Issue 100

April 2013

From crazy street fights to Gilbert Melendez and living his own Rocky Balboa story, ‘The Silent Assassin’ reveals all

One five minute round

If you could choose one fight from your career that every MMA fan should see which fight would it be?

“It would have to be my 2008 fight with Tatsuya Kawajiri at Dream 5 in Japan. It was a fight where I dealt with a whole lot of adversity. It was a war. We emptied everything into that fight. I was knocked down, but I came back and knocked him down. It was just back and forth.”

What was the biggest lesson you learned from that fight?

“That you are never down and out. No matter what goes on in a fight, no matter how bad things are, as long as you are still breathing there is still a chance. And I live by that now, as long as I’m still breathing and still conscious I still have a shot at winning.”

If you could fight anyone in any weight class who would you choose to fight and why?

“It would be Gilbert Melendez because he keeps calling me out in every damn interview he does.

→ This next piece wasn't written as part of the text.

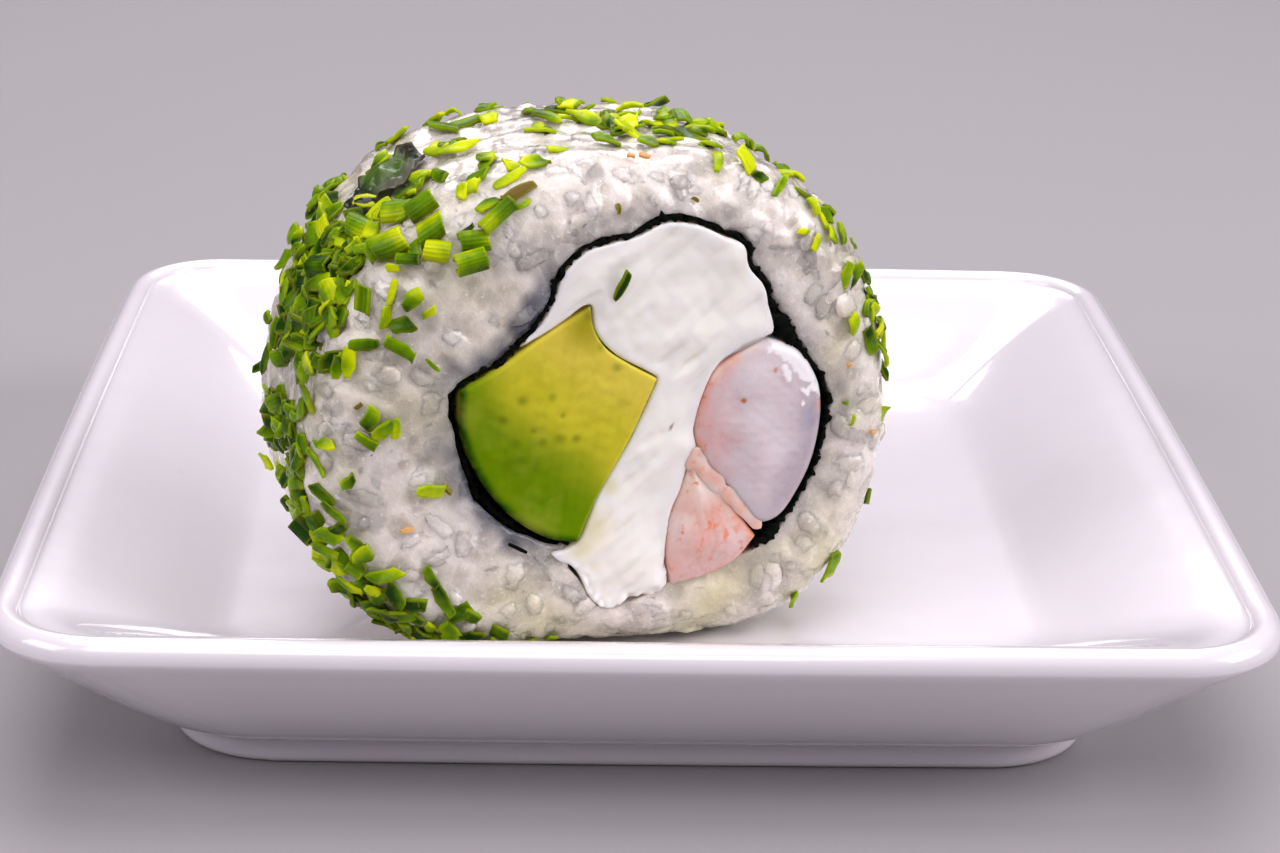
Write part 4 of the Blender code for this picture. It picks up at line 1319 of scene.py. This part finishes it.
def stems(seat, axes, length, radius, span, flip, corners, torn, slant, arch):
    """Bits of hollow stem: an arc of the given span carried along the length.

    Around, STEM_ARC points on the outer arc and as many back on the inner one; along, STEM_ROWS.
    Each side narrows to each end by the cube of the way to it times its corner's share, which
    gives leaf and shard shapes. torn takes more off each side row by row, slant shears the length
    along the width, arch lifts the middle, and flip turns the hollow side up.
    """
    count = len(length)
    share = np.linspace(-1, 1, STEM_ARC)
    along = np.array(STEM_ROWS)
    start, end = (1 - along) ** 3, along**3
    narrow = 1 - corners[:, :, :1] * start - corners[:, :, 1:] * end - torn
    sides = np.where(share < 0, narrow[:, 0, :, None], narrow[:, 1, :, None])
    half = (span / 2)[:, None, None] * sides * share
    outer, inner = radius[:, None, None], np.maximum(radius - STEM_WALL, 0.05)[:, None, None]
    lowest = np.cos(np.minimum(span / 2, math.pi))[:, None, None]
    arcs = []
    for reach, order in ((outer, 1), (inner, -1)):
        arc = np.stack([reach * np.sin(half), reach * np.cos(half) - outer * lowest], -1)
        arcs.append(arc[:, :, ::order])
    wide, high = np.moveaxis(np.concatenate(arcs, 2), -1, 0)
    high = np.where(flip[:, None, None] > 0, outer * (1 - lowest) - high, high)
    high = high + arch[:, None, None] * (1 - (2 * along - 1) ** 2)[:, None]
    x = (along[None, :, None] - 0.5) * length[:, None, None] + slant[:, None, None] * wide
    points = np.einsum("nrak,nkj->nraj", np.stack([x, wide, high], -1), axes) + seat[:, None, None, :]
    around = 2 * STEM_ARC
    i = np.arange(STEM_ARC - 1)
    first = np.stack([i, around - 1 - i, around - 2 - i, i + 1], -1)
    last = first[:, ::-1] + (len(along) - 1) * around
    quads = np.vstack([grid_faces(len(along), around, wrap=True), first, last])
    edge = np.zeros((count, len(along), around))
    edge[:, [0, -1]] = 1
    edge[:, :, [0, STEM_ARC - 1, STEM_ARC, around - 1]] = 1
    each = len(along) * around
    across = np.concatenate([share, share[::-1]])
    wrap = np.stack([across * (span * radius / 2)[:, None, None] + 0 * x, x], -1)
    breadth = (radius * np.sin(np.minimum(span, 3) / 2))[:, None, None]
    way = np.stack([x / length[:, None, None] * 2, wide / breadth], -1)
    return points.reshape(-1, 3), repeated(quads, count, each), edge.ravel(), wrap.reshape(-1, 2), way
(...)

He said he wants to fight Eddie Alvarez over and over again – he just won’t shut up. Every time I’ve looked on the internet or seen something about him, he keeps calling me out again and again.”

You have a legendary record of street fights in your past and have been quoted as saying Kimbo ‘wouldn’t have s**t’ on the tapes you could have made. That being said, which one of your street fights would have the most views on YouTube if it was taped back in the day?

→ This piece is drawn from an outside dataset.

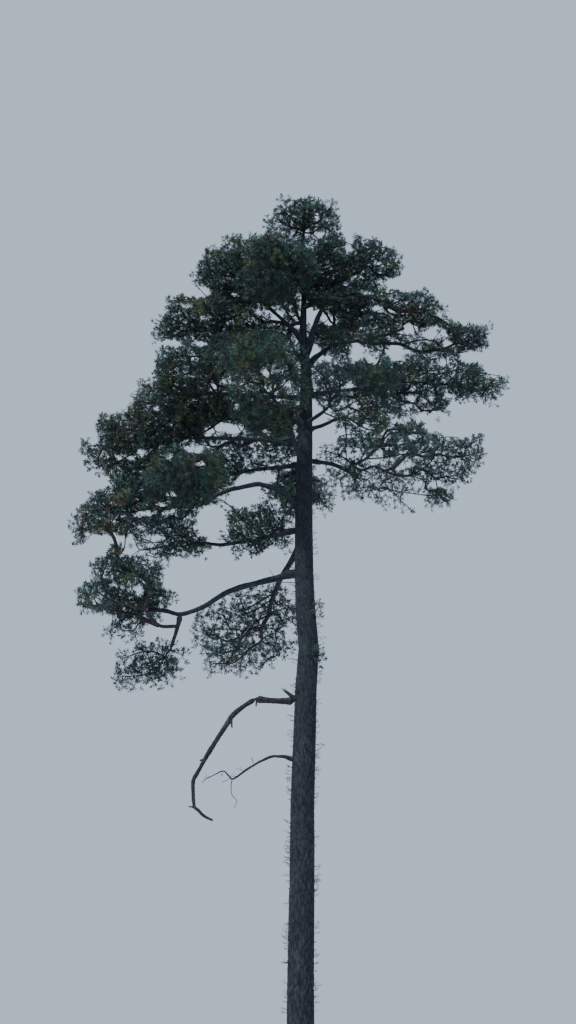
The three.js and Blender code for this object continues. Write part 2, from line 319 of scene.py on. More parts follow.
def wandered(points, share=1):
    """The same points, each moved a little by a field that is one for the whole crown."""
    shift = [noise.noise_vector(Vector(point) * WANDER["scale"]) for point in points]
    return np.asarray(points, float) + np.array(shift) * WANDER["reach"] * share


def limb_line(node):
    """The line and radius of a CAD limb, from the end by the trunk to the far end."""
    corners = np.array([v.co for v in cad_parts[node].data.vertices])
    off_axis = np.array([length_of((corner - trunk_middle(corner[2]))[:2])[0] for corner in corners])
    foot = corners[np.argsort(off_axis)[:FOOT_CORNERS]].mean(axis=0)
    tip = corners[np.argmax(length_of(corners - foot))]
    skin = skin_of(node)
    line = []
    for share in np.linspace(*CUT_SHARES, LIMB_CUTS):
        middle = middle_of_cut(node, foot + (tip - foot) * share, unit(tip - foot))
        radius = skin.find_nearest(middle)[3] / SKIN_TO_MEAN
        line.append((*middle, radius))
    return np.array(line)


def with_ends(line, back, on):
    """A limb's line made longer at both ends, straight on."""
    first = line[0] + (line[0] - line[1]) * back / length_of((line[0] - line[1])[:3])
    last = line[-1] + (line[-1] - line[-2]) * on / length_of((line[-1] - line[-2])[:3])
    first[3], last[3] = line[0][3], line[-1][3]
    return np.vstack([first, line, last])


def run_along(line):
    """How far along a line each of its points lies."""
    return np.concatenate([[0], np.cumsum(length_of(np.diff(line[:, :3], axis=0))[:, 0])])


def bark_limb(line, sides, plate, seed, swell=COLLAR["swell"], sunk=0.0, ragged=0.0):
    """A limb with bark relief round a line of places and radii, swollen where it comes out of what it
    is sunk in. Ragged is how far the splinters of a broken far end stand out."""
    middles = line[:, :3]
    ahead = unit(np.gradient(middles, axis=0))
    across, above = square_to(middles)
    run = run_along(line)

    def limb_vertex(ring, turn):
        past_collar = max(0, run[ring] - sunk) / COLLAR["length"]
        radius = line[ring][3] * (1 + swell * math.exp(-(past_collar**2)))
        way = across[ring] * math.cos(turn) + above[ring] * math.sin(turn)
        wrapped = (radius * math.cos(turn), radius * math.sin(turn), run[ring])
        on_plate = plate_at(wrapped, plate, seed)
        depth = min(plate["depth"], radius * THIN_BARK)
        knob_at = Vector((*wrapped[:2], run[ring] * KNOBS["spacing"] + seed * KNOBS["apart"]))
        knobs = noise.noise(knob_at) * radius * KNOBS["share"]
        near_end = max(0, 1 - (len(line) - 1 - ring) / SPLINTERED_RINGS)
        splinter_at = Vector((SPLINTERS_ROUND * math.cos(turn), SPLINTERS_ROUND * math.sin(turn), seed))
        splinter = ragged * near_end * noise.noise(splinter_at)
        skin = way * (radius + knobs + (on_plate - LIMB_FURROWS) * depth)
        return Vector(middles[ring] + skin + ahead[ring] * splinter), on_plate

    return bark_bar(sides, len(line) - 1, limb_vertex)


bough_nodes = sorted(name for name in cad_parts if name.startswith("bough_"))
bough_lines = {}
for seed, node in enumerate(bough_nodes):
    line = with_ends(limb_line(node), BOUGH_ROOT, BOUGH_TIP)
    sunk = BOUGH_ROOT
    if length_of((line[0][:3] - trunk_middle(line[0][2]))[:2])[0] < ON_TRUNK:
        steep = unit(line[1][:3] - line[0][:3])[2]
        line[0][:3] = trunk_middle(line[1][2] - BOUGH_DROP - BOUGH_CROTCH * steep)
        sunk = run_along(line)[1]
    grown = np.clip(run_along(line) / WANDER["from"], 0, 1)[:, None]
    line[:, :3] = wandered(line[:, :3], grown)
    line = curved(line, BOUGH_STEP)
    line[:, 3] += BOUGH_BARK
    bough_lines[node] = line
    name = node.replace("bough_", "bark_")
    shown(name, bark_limb(line, BOUGH_SIDES, BOUGH_PLATE, seed, sunk=sunk), bark, [node])

# Dead limbs: two that broke off short long ago, low on the left. The bark has mostly dropped from
# their grey wood. The broken one has a knuckle at its bend, stubs of side limbs and splintered ends.
DEAD_SIDES = 20
DEAD_STEP = 0.03
DEAD_CRACK = {"width": 0.035, "height": 0.16, "depth": 0.012}
KNUCKLE = {"swell": 0.45, "length": 0.15}
BROKEN_BOW = (-0.03, 0, 0.01)  # how far the outer part of the broken limb bows out in its middle
BROKEN_ROOT = 0.10  # how far each limb runs on into the trunk
THIN_ROOT = 0.06
SPLINTERS = 0.16
DEAD_SEEDS = {"broken": 21, "thin": 22, "stubs": 23, "trunk stub": 29}
DEAD_COLOURS = {
    "furrow": (0.008, 0.009, 0.012),
    "plate": (0.036, 0.037, 0.042),
    "lichen": (0.062, 0.068, 0.076),
}
STUB_SIDES = 12
STUB_TAPER = 0.45
STUB_SWELL = 0.2
STUB_SHARE = 0.55  # a stub's radius at its foot, as a share of the limb's
STUB_RINGS = 5  # the fewest
STUBS = {  # share of the way along the broken limb, then where the stub points, and its length
    "inner": (0.21, (-0.1, 0.1, -1), 0.20),
    "bend": (0.38, (0.12, -0.1, -1), 0.26),
    "outer": (0.62, (-0.9, 0.15, -0.2), 0.12),
    "far": (0.88, (-1, -0.3, 0.1), 0.15),
}
TRUNK_STUB = {"height": 10.78, "from_middle": (-0.26, -0.03, 0), "radius": 0.055, "swell": 0.3}
TRUNK_STUB_LINE = {"points": (-1, -0.1, 0.8), "length": 0.42}
VIEW = {"eye": (-0.28, -29.6, 1.6), "tilt": math.radians(26.5), "focal": 1150, "middle": (288, 512)}
HOOK = [(198, 810), (204, 816), (212, 820)]  # where the end of the broken limb curls in the photograph
HOOK_TAPER = (1.0, 0.6)  # its radii, as shares of the limb's where it starts
CROOK = [(232, 779), (228, 775), (223, 771), (214, 775), (204, 780)]  # the same of the thin limb
CROOK_TAPER = (0.9, 0.4)
CROOK_TWIG = [(232, 780), (231, 786), (232, 795), (237, 801), (234, 808)]  # and of the twig that hangs
view_cos, view_sin = math.cos(VIEW["tilt"]), math.sin(VIEW["tilt"])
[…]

“The one that I’m thinking about happened when I was actually fighting (professionally). I got in a fight outside of McFadden’s here in Philadelphia. My buddy, who I train with, is the head bouncer there. Guys were getting crazy and I asked him if he wanted me to remove the guys from the bar. He said, ‘No, no, don’t do it but if they go across the street you can do whatever you want.’ So they went across the street and I asked them to stop being belligerent, they were yelling s**t at the bouncers. 

“One of the guys took his shirt off and yelled out, ‘UFC’ really loud. It was just ironic. He called me a b**ch and tried to get into his cab. I kicked the cab door and his hand got caught in the door. He was punched and knocked out. As soon as I turned around his friend was coming at me and I punched him and knocked him out, too. 

“So I knocked out two people in one fight. All the bouncers from McFadden’s saw it and they thought I was like a superhero so they all came to my next fight. I had a fight like six weeks later and everyone from McFadden’s came to my next fight because they thought I was this tough guy, when really I just got kind of lucky that night because I got two guys that couldn’t fight for s**t.”

With you being an elite fighter, born and raised in the Philadelphia, you naturally get compared to Rocky Balboa. How do you feel about that?

“It’s funny because everywhere I go, even in Japan, at a lot of my fights you hear, ‘It’s like a Rocky movie!’ You hear Bas Rutten yelling that when I’m fighting Kawajiri. When I fight at home I have hundreds of fans in the crowd and they are all yelling, ‘Eddie, Eddie,’ so it sounds like a Rocky movie. I’m always getting associated with the movie. It’s the small-town guy who has the odds stacked against him and he defies the odds through hard work and perseverance. He is an underdog and comes back regardless of all the obstacles and he succeeds. And that is sort of my story. I’m living the modern-day Rocky story.”